Brad DeLong picks up some postings arguing that Google destroy’d the garden wall revenue model that the New York Times was using for Times Select and that others (e.g. the Financial Times and the Wall St. Journal) aren’t long for this world.

My first nit to pick here is that it wasn’t Google, but the tsunami of disintermediated content that blew up that business model. If you looking for the institution to blame it was the internet and it’s end-to-end design principles. Google had nothing to do with it. Well maybe it had a tiny bit to do with it; but it pains me how people are unable to distinguish the value of Google from the value of the content it is now the intermediary for.  This is like confusing the card catalog for the library, or Sony for the Shastakovich.
Brad then goes on to say something much more interesting to me.

I suspect we are headed for a winner-take-all situation here as well: journalists who acquire reputations as experts will do very well as they become draws for advertisers. Institutions–not so much. Anybody who trusted the New Republic under Michael Kinsley and then encountered the New Republic under Andrew Sullivan, Michael Kelly, and Peter Beinart learned a very painful lesson about focusing on institutions rather than people.

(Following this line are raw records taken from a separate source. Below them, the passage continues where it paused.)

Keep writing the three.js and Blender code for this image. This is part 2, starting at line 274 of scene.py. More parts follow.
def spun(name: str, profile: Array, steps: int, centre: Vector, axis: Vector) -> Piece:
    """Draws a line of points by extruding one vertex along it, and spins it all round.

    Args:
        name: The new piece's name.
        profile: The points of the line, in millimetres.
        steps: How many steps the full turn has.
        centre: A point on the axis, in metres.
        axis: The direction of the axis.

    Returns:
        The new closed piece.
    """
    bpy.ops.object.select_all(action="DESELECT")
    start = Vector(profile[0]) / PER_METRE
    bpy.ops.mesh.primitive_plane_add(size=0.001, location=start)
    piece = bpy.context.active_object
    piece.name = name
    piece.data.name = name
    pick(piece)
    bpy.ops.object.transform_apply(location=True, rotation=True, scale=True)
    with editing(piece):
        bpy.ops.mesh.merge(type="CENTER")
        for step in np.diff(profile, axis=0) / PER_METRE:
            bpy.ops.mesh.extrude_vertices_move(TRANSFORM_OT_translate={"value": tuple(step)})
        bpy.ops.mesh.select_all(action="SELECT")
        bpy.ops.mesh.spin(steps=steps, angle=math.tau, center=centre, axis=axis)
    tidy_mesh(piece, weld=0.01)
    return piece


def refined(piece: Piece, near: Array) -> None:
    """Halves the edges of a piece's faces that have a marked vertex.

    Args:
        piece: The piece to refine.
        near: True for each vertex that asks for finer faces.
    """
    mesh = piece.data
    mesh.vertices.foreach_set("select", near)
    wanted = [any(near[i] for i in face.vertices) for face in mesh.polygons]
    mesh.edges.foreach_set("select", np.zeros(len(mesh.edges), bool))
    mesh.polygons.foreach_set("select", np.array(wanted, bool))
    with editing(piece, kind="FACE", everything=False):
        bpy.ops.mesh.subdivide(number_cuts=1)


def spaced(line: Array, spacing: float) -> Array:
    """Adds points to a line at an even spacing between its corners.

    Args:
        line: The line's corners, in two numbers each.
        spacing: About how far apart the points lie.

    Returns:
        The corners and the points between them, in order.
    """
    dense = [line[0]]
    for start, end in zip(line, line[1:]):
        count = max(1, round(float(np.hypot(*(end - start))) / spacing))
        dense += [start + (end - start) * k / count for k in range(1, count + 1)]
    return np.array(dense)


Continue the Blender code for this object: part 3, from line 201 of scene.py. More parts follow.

That is indeed the pattern. Winner take all maybe a bit exaggerated, but the pattern is clear; and this is the yet again the question of what the highly skew’d distribution of economic entities will look like going forward. As we skew more severely we end up with fewer intermediaries and everybody else cast into the role of a solitary player. Institutions fail, certainly, but it is ironic that in a single paragraph Brad can suggest that we should expect a single institution, Google, to win it all and then advise us not to focus on institutions; just on the solitary players.